Structure and mandate

  • Organization and appointment: The NYPSC consists of five commissioners who serve staggered terms, ensuring continuity and expertise in technical, financial, and policy matters. The commissioners adjudicate rate requests, service-quality standards, and safety rules, while maintaining a focus on accountability and fiscal discipline.
  • Core responsibilities: The commission regulates rates and terms of service, approves capital budgets for transmission and distribution, enforces safety and reliability standards, and adjudicates disputes between customers and utilities. It also reviews mergers and acquisitions and licenses telecommunications providers, in coordination with other state agencies.
  • Market and policy interface: In practice, the NYPSC aligns utility regulation with state energy policy, balancing investment incentives with consumer protections. It engages stakeholders through formal proceedings, public comment opportunities, and documentation that explains the rationale for decisions. The commission’s work is deeply intertwined with efforts to modernize the grid, enhance resilience, and expand clean-energy resources.

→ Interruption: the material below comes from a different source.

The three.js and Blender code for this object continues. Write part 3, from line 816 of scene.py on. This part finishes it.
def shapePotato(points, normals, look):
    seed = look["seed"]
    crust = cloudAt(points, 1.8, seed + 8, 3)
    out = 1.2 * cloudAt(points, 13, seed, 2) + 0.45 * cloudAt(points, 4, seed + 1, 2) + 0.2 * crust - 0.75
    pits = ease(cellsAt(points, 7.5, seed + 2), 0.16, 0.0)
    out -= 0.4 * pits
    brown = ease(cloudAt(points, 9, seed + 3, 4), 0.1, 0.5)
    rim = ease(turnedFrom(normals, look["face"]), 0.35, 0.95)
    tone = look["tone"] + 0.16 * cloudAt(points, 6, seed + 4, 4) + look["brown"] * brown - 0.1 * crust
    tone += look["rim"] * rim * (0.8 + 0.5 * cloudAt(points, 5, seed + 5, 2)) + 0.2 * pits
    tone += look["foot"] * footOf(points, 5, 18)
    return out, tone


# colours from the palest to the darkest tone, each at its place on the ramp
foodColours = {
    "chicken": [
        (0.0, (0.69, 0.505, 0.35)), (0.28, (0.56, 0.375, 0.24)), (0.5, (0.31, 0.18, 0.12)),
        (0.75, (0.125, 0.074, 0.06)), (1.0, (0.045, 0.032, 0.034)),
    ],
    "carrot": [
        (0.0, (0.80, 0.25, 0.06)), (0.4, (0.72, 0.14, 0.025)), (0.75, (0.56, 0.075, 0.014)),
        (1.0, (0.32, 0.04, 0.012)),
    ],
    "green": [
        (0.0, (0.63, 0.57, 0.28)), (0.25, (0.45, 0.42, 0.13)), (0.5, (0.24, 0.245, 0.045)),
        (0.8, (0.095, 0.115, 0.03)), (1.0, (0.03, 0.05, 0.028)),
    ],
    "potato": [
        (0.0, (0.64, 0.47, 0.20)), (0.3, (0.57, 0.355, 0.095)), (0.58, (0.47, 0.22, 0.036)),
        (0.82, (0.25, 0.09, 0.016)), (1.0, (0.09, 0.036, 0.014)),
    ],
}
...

Regulatory framework and processes

  • Rate cases and tariffs: Utilities file proposed changes in the form of rate cases, which the NYPSC reviews to determine a just and reasonable return on investment, allocate costs among customer classes, and set base rates and tariffs. The process involves technical hearings, financial analyses, and consideration of factors such as reliability, service quality, and energy efficiency programs.
  • Infrastructure and capital projects: The commission approves major transmission and distribution upgrades, including grid modernization and resilience enhancements. These approvals shape how the grid evolves to meet growing demand, integrate distributed energy resources, and maintain service during extreme weather.
  • Consumer protections and service quality: The NYPSC maintains standards for customer service, disconnect-reconnect rules, complaint handling, and safety oversight. It uses penalties, performance metrics, and settlements to ensure that utilities meet expectations for reliability and responsiveness.
  • Public participation and transparency: Proceedings are conducted with opportunity for public comment and input from a broad array of stakeholders, including consumer advocates, industry groups, and local governments. Decisions are documented in detailed orders and tariffs, providing a record for potential appeals or further rulemaking.
  • Interagency coordination: The commission coordinates with NYSERDA on clean-energy procurement and efficiency initiatives, with NYISO on grid operations and energy markets, and with local utility commissions and municipalities that operate in a regulated framework.

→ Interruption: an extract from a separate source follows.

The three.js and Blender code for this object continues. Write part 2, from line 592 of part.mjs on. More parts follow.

Policy, grid modernization, and energy objectives

  • Reforming the Energy Vision (REV): The NYPSC has been central to efforts to modernize the grid via a market-oriented framework that integrates distributed energy resources, demand response, and advanced pricing. The approach seeks to align incentives with performance, reliability, and customer value while leveraging competition where feasible.
  • Clean energy and decarbonization: Through standards and procurement mechanisms, the commission advances the state’s transition to lower-emission resources. This includes oversight of programs that support renewable generation, energy efficiency, and electrification of end-use sectors, while seeking to constrain unnecessary costs to ratepayers.
  • Grid resilience and reliability: The regulator recognizes that extreme weather and aging infrastructure pose risks to service continuity. Investments in transmission, distribution, and cyber- and physical-security measures are prioritized to reduce outages and restore service quickly after events.
  • Rate design and consumer value: The NYPSC explores pricing structures that reflect the costs of service, time-of-use signaling, and demand management, aiming to incentivize efficient energy use without imposing undue burdens on households and businesses. In doing so, it weighs the pace of technological change against the affordability concerns of ratepayers.
  • Telecommunications and broader public services: In addition to traditional electric and gas utilities, the commission’s scope includes telecommunication providers and related services where regulatory oversight helps ensure universal access, reasonable pricing, and service reliability.

Consumer protection, affordability, and controversy

  • Affordability versus ambition: A central debate concerns the balance between aggressive grid modernization and keeping energy costs affordable for households and businesses. Proponents argue that upfront investment reduces long-run costs and fault lines in the system, while critics warn that the bill for such investments can be regressive if not carefully designed.
  • Decarbonization versus cost containment: The push to reduce emissions and expand clean-energy resources is widely supported, but the pace and methods of implementation remain points of contention. Supporters contend that market-based procurement and robust policy frameworks can deliver reliable, cleaner energy without excessive rate shocks; critics may argue that subsidies or mandates raise prices or pick winners and losers in the market.
  • Accountability and regulatory independence: The five-commissioner model is designed to insulate utility oversight from short-term political pressures, promoting stable investment signals. Critics sometimes allege that regulatory outcomes are too closely aligned with industry interests; supporters counter that independent, technically grounded decision-making is essential to prudent, long-term planning.
  • Social considerations and energy burden: Policy discussions routinely address how to target assistance for low- and moderate-income households and communities most affected by price changes and policy shifts. Advocates favor targeted relief mechanisms, while opponents may push for broader, universal approaches. The commission analyzes legitimate disparities and seeks to design programs that maximize value for all ratepayers without compromising essential reliability or investment.